— Given problem —
Extract the first line through the line containing "it lies on." from the listing below, exactly as written.

— Recorded information —
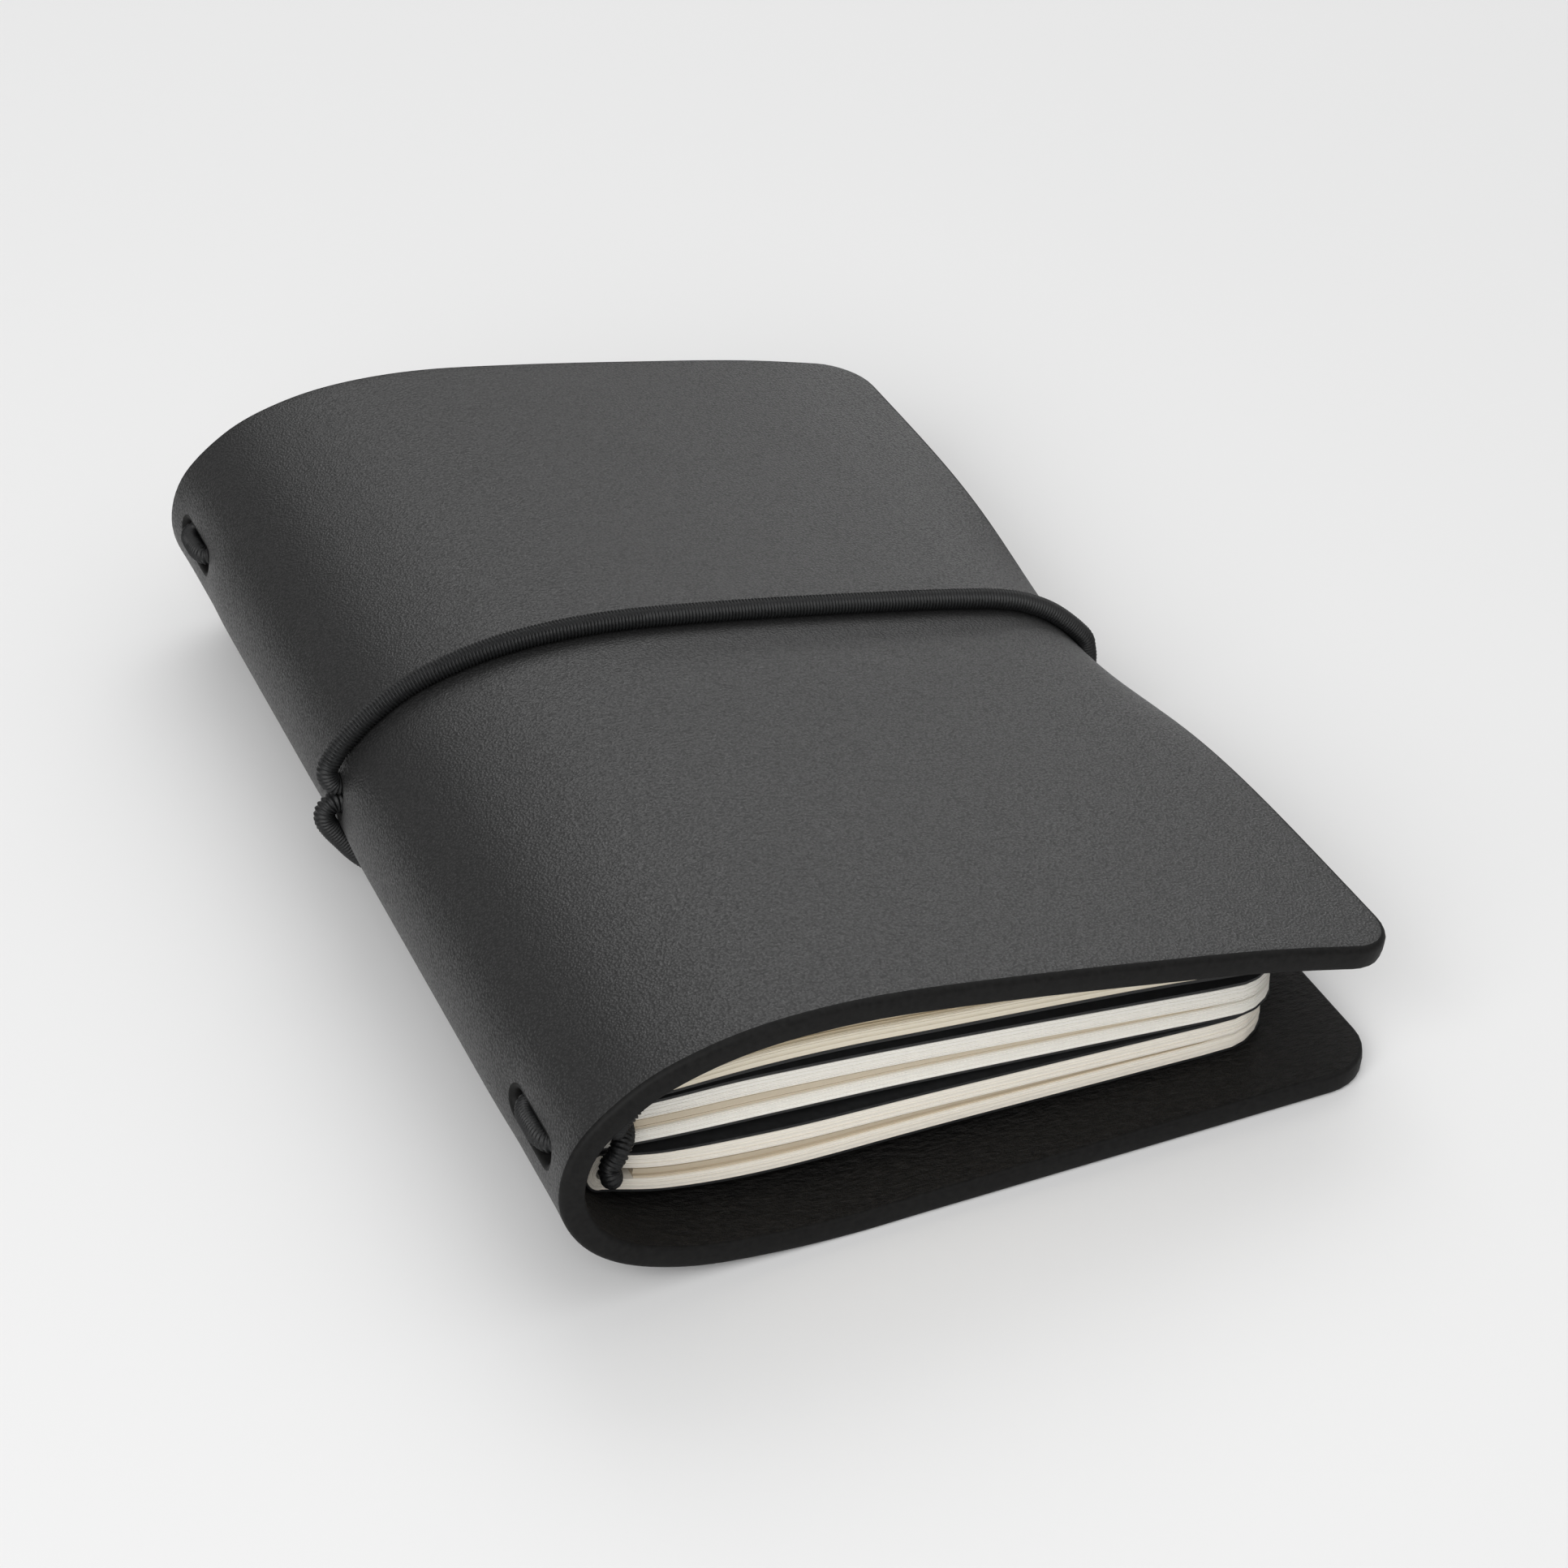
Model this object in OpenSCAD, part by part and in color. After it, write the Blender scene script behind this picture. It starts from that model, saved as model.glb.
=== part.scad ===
// Leather notebook cover holding three pocket booklets on elastic cords.
// X runs from the spine (-X) to the fore-edge (+X), Y along the spine, Z up.
// The origin is under the middle of the closed cover, on the surface it lies on.

/* [Cover] */
// Length of the cover along its spine
cover_length = 157.5; // [154:0.5:162]
// Thickness of the leather
leather = 3; // [2.6:0.1:3]
// Corner radius of the two panels at the fore-edge
panel_corner = 7; // [4:1:10]
// How far the closing band pulls the front panel's fore-edge down
pinch_depth = 5.5; // [4:0.5:5.5]
// Spread of that dip along the fore-edge
pinch_spread = 26; // [18:1:30]

/* [Slots and hole] */
// Length of each slot in the spine
slot_length = 12; // [12:0.5:15]
// Width of each slot
slot_width = 3.2; // [3:0.1:4.5]
// Distance of each slot's middle from the middle of the spine
slot_offset = 67.5; // [64:0.5:69]
// Diameter of the closing band's hole
band_hole_d = 5.4; // [5.3:0.1:6]

/* [Booklets] */
// Length of a booklet along its fold
booklet_length = 140; // [130:1:142]
// Corner radius of the booklets at the fore-edge
booklet_corner = 9; // [5:1:12]
// Thickness of the pages above a booklet's middle opening
front_pages_t = 1.8; // [1.4:0.1:1.8]
// Thickness of the pages below a booklet's middle opening
back_pages_t = 1.5; // [1.2:0.1:1.5]
// Thickness of the card wrapper
card_t = 0.3; // [0.2:0.05:0.3]

/* [Cords] */
// Diameter of the closing band
band_d = 2.6; // [2:0.1:2.6]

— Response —
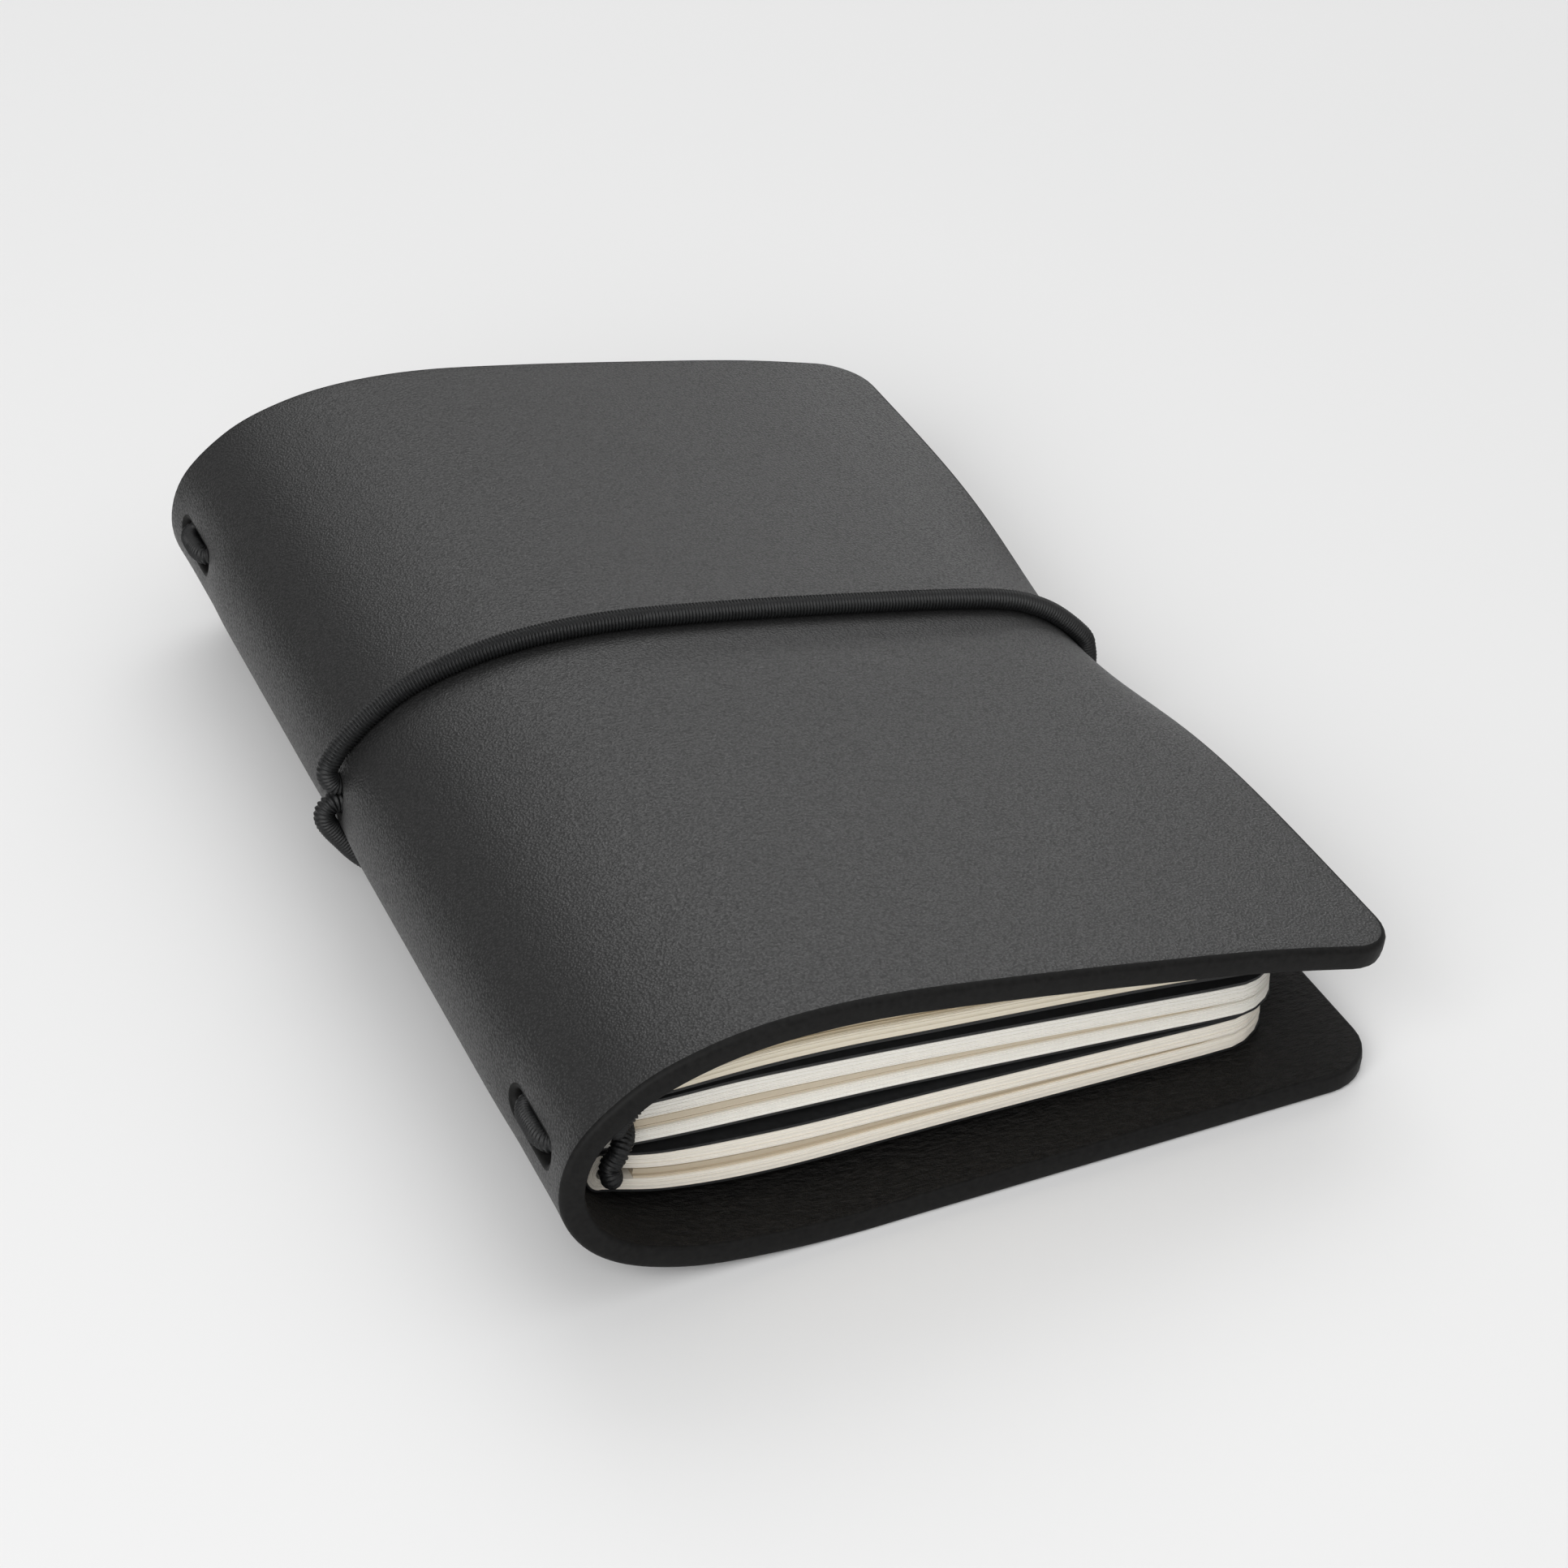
Model this object in OpenSCAD, part by part and in color. After it, write the Blender scene script behind this picture. It starts from that model, saved as model.glb.
=== part.scad ===
// Leather notebook cover holding three pocket booklets on elastic cords.
// X runs from the spine (-X) to the fore-edge (+X), Y along the spine, Z up.
// The origin is under the middle of the closed cover, on the surface it lies on.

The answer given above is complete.